(WRITTEN TASK):
Locate the line that contains "const deck = part('deck', 'deck', geometryOf(deckSolid));" and the line that contains "bpy.context.scene.collection.objects.link(empty)". Copy both of them exactly, together with every line between them, and no others.

◆ ◆ ◆

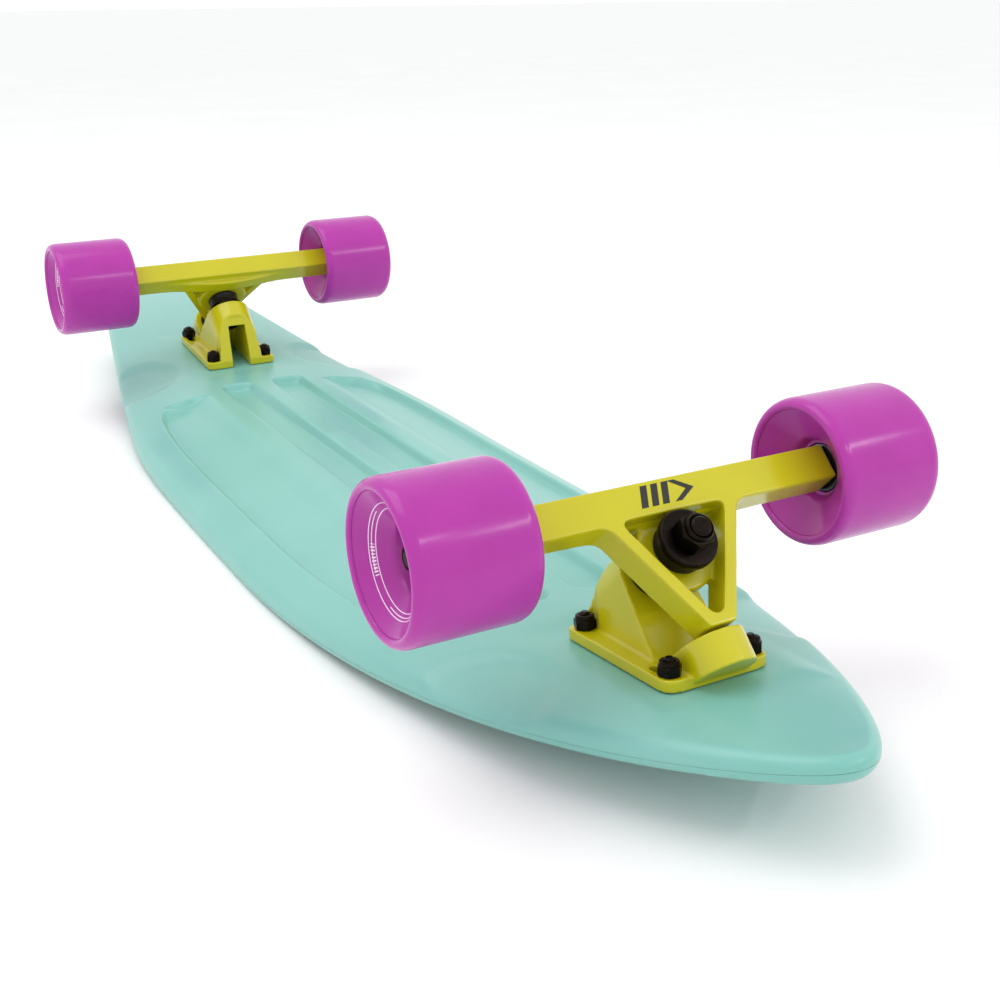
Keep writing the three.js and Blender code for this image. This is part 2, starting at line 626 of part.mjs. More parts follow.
const baseplate = geometryOf(baseplateSolid());
const hanger = geometryOf(hangerSolid());
const kingpinHeadTop = tunnelRoof - GAP;
const kingpin = geometryOf(joined([
  rod(KINGPIN_RADIUS, kingpinHeadTop - OVERLAP, kingpinEnd, SIDES.small),
  hexagon(KINGPIN_HEAD.across, kingpinHeadTop - KINGPIN_HEAD.height, kingpinHeadTop),
]));
const kingpinNut = geometryOf(nutSolid(KINGPIN_NUT, KINGPIN_RADIUS + GAP, kingpinNutFoot));
const lockNut = geometryOf(nutSolid(LOCK_NUT, BOLT_RADIUS + GAP, FLANGE_THICKNESS + GAP));
const axleNut = geometryOf(nutSolid(AXLE_NUT, AXLE_RADIUS + GAP, axleNutY));
const pivotCupFloor = BOSS.bore - GAP;
const pivotCup = turned([
  [0, pivotCupFloor - CUP_WALL / 2],
  [CUP_RADIUS - CUP_WALL, pivotCupFloor - CUP_WALL / 2],
  [CUP_RADIUS - CUP_WALL, GAP],
  [CUP_RADIUS, GAP],
  [CUP_RADIUS, pivotCupFloor],
  [0, pivotCupFloor],
], SIDES.small).rotateY(Math.PI / 2);

// Countersunk bolt from the riding side up through the deck and the baseplate.
function boltProfile(foot, top, clearance) {
  const shank = BOLT_RADIUS + clearance;
  const head = BOLT_HEAD.radius + clearance;
  return [[0, foot], [head, foot], [shank, foot + BOLT_HEAD.height + clearance], [shank, top], [0, top]];
}

// A flat of each wheel's tread faces straight up.
const wheelTurn = THREE.MathUtils.degToRad(STEER_ANGLE - TRUCK_TILT) + Math.PI / WHEEL_SIDES;

let deckSolid = solidOf(deckMesh());
const board = new THREE.Group();

// Left is +Y. The rear truck is the front one turned round.
for (const [end, ahead] of [['front', 1], ['rear', -1]]) {
  const truck = new THREE.Group();
  truck.position.set(TRUCK_X * ahead, 0, centreHeight(TRUCK_X) + GAP);
  truck.rotation.set(0, -THREE.MathUtils.degToRad(TRUCK_TILT), ahead > 0 ? 0 : Math.PI, 'ZYX');
  truck.updateMatrix();
  board.add(truck);

  truck.add(part(`${end}_baseplate`, 'truck', baseplate));
  for (const { x, y } of boltPlaces) {
    const place = `${end}_${x > 0 ? 'outer' : 'inner'}_${y * ahead > 0 ? 'left' : 'right'}`;
    const above = new THREE.Vector3(x, y, 0).applyMatrix4(truck.matrix);
    const drop = (ridingSide(above.x, above.y) - above.z) / Math.cos(THREE.MathUtils.degToRad(TRUCK_TILT));
    const headFoot = drop + BOLT_HEAD.sunk;
    const boltTop = FLANGE_THICKNESS + GAP + LOCK_NUT.height + LOCK_NUT.collarHeight + BOLT_PROUD;
    const hole = turned(boltProfile(headFoot, THROUGH, GAP), SIDES.bolt).translate(x, y, 0);
    const mouth = rod(BOLT_HEAD.radius + GAP, headFoot - THROUGH, headFoot + GAP, SIDES.bolt)
      .translate(x, y, 0);
    deckSolid = cut(deckSolid, [hole, mouth].map((cutter) => cutter.applyMatrix4(truck.matrix)));
    const bolt = part(`${place}_bolt`, 'hardware', turned(boltProfile(headFoot, boltTop, 0), SIDES.bolt));
    const nut = part(`${place}_lock_nut`, 'hardware', lockNut);
    bolt.position.set(x, y, 0);
    nut.position.set(x, y, 0);
    truck.add(bolt, nut);
  }

  const steering = new THREE.Group();
  steering.applyMatrix4(steeringFrame);
  truck.add(steering);
  steering.add(part(`${end}_hanger`, 'truck', hanger));
  steering.add(part(`${end}_axle`, 'steel', rod(AXLE_RADIUS, -axleEnd, axleEnd, SIDES.small).applyMatrix4(ontoY)));
  const cup = part(`${end}_pivot_cup`, 'urethane', pivotCup);
  cup.position.set(PIVOT_X, 0, STEER_DEPTH);
  steering.add(cup);

  const onKingpin = [
    part(`${end}_kingpin`, 'hardware', kingpin),
    part(`${end}_kingpin_nut`, 'hardware', kingpinNut),
    part(`${end}_board_bushing`, 'urethane', bushing(boardBushingFoot, seatBack - GAP)),
    part(`${end}_road_bushing`, 'urethane', bushing(seatFront + GAP, roadBushingTop)),
    part(`${end}_board_washer`, 'hardware', cupWasher.clone().translate(0, 0, housingFace + GAP)),
    part(`${end}_road_washer`, 'hardware', cupWasher.clone().rotateX(Math.PI)
      .translate(0, 0, roadWasherFoot + WASHER.plate)),
  ];
  for (const piece of onKingpin) {
    piece.position.set(KINGPIN_X, 0, 0);
    steering.add(piece);
  }

  for (const outward of [1, -1]) {
    const side = outward * ahead > 0 ? 'left' : 'right';
    const hub = new THREE.Group();
    hub.rotation.set(-Math.PI / 2, 0, outward > 0 ? 0 : Math.PI, 'ZXY');
    steering.add(hub);
    const wheel = part(`${end}_${side}_wheel`, 'wheel', wheelGeometry());
    wheel.position.z = wheelInnerY;
    wheel.rotation.z = -outward * wheelTurn;
    hub.add(wheel);
    const bore = AXLE_RADIUS + GAP;
    for (const [place, low] of [['inner', innerBearingY], ['outer', outerBearingY]]) {
      const bearing = sleeve(bore, BEARING.radius, low, low + BEARING.width, SIDES.small);
      hub.add(part(`${end}_${side}_${place}_bearing`, 'steel', bearing));
    }
    const spacer = sleeve(bore, bore + SPACER.wall, spacerY, spacerY + SPACER.length, SIDES.bolt);
    hub.add(part(`${end}_${side}_spacer`, 'steel', spacer));
    hub.add(part(`${end}_${side}_axle_nut`, 'hardware', axleNut));
  }
}

const deck = part('deck', 'deck', geometryOf(deckSolid));
board.add(deck);

// The board lies on the lowest part of the deck's rim, with its middle over the origin.
const deckBox = new THREE.Box3().setFromObject(deck);
board.position.x = -(deckBox.min.x + deckBox.max.x) / 2;
board.position.z = -deckBox.min.z;

export default board;
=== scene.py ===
import math
import bmesh
import bpy
import numpy as np
from mathutils import Matrix


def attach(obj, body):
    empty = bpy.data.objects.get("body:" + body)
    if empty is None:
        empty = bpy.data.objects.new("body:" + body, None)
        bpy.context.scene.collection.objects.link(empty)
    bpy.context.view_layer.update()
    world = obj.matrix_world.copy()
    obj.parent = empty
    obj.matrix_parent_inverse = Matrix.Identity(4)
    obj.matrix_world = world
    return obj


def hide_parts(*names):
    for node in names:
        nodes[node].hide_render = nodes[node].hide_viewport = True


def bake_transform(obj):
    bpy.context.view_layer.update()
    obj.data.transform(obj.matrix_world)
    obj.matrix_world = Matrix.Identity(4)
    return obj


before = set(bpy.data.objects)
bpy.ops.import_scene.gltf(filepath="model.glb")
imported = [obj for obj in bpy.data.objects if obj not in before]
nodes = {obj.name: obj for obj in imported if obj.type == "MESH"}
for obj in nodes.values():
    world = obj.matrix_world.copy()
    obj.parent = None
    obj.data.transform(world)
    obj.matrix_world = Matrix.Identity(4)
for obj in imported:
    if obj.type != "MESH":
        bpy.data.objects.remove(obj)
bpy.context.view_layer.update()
print("frame loaded")

# Lengths are in millimetres from the middle of the wheelbase, as in the part.
# This moves them to the row frame.
boardShift = np.array([36.0, 0.0, -2.7627])
gap = 0.3  # clear space between neighbouring pieces


# Eases from 0 to 1: three times t squared, less twice t cubed.
def smooth(t):
    u = np.clip(t, 0, 1)
    return u * u * (3 - 2 * u)


# A ramp from zero with its corner rounded: ease times the log of 1 plus exp(distance / ease).
def softRamp(distance, ease):
    return ease * np.logaddexp(0, distance / ease)


# Turns about the axes, and moves, as 4 by 4 arrays.
def turnX(degrees):
    return np.array(Matrix.Rotation(math.radians(degrees), 4, "X"))


def turnY(degrees):
    return np.array(Matrix.Rotation(math.radians(degrees), 4, "Y"))


def turnZ(degrees):
    return np.array(Matrix.Rotation(math.radians(degrees), 4, "Z"))


def shift(x, y, z):
    return np.array(Matrix.Translation((x, y, z)))


# Points carried by a matrix: turned, then moved.
def placed(points, matrix):
    return points @ matrix[:3, :3].T + matrix[:3, 3]


# Quads between neighbouring rows of a grid of points; wrap joins the last column to the first.
def gridQuads(rows, columns, wrap=False):
    i = np.arange(rows - 1)[:, None]
    j = np.arange(columns if wrap else columns - 1)[None, :]
    k = (j + 1) % columns
    quads = [i * columns + j, i * columns + k, (i + 1) * columns + k, (i + 1) * columns + j]
    return np.stack(quads, -1).reshape(-1, 4)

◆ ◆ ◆

(EXPECTED ANSWER):
const deck = part('deck', 'deck', geometryOf(deckSolid));
board.add(deck);

// The board lies on the lowest part of the deck's rim, with its middle over the origin.
const deckBox = new THREE.Box3().setFromObject(deck);
board.position.x = -(deckBox.min.x + deckBox.max.x) / 2;
board.position.z = -deckBox.min.z;

export default board;
=== scene.py ===
import math
import bmesh
import bpy
import numpy as np
from mathutils import Matrix


def attach(obj, body):
    empty = bpy.data.objects.get("body:" + body)
    if empty is None:
        empty = bpy.data.objects.new("body:" + body, None)
        bpy.context.scene.collection.objects.link(empty)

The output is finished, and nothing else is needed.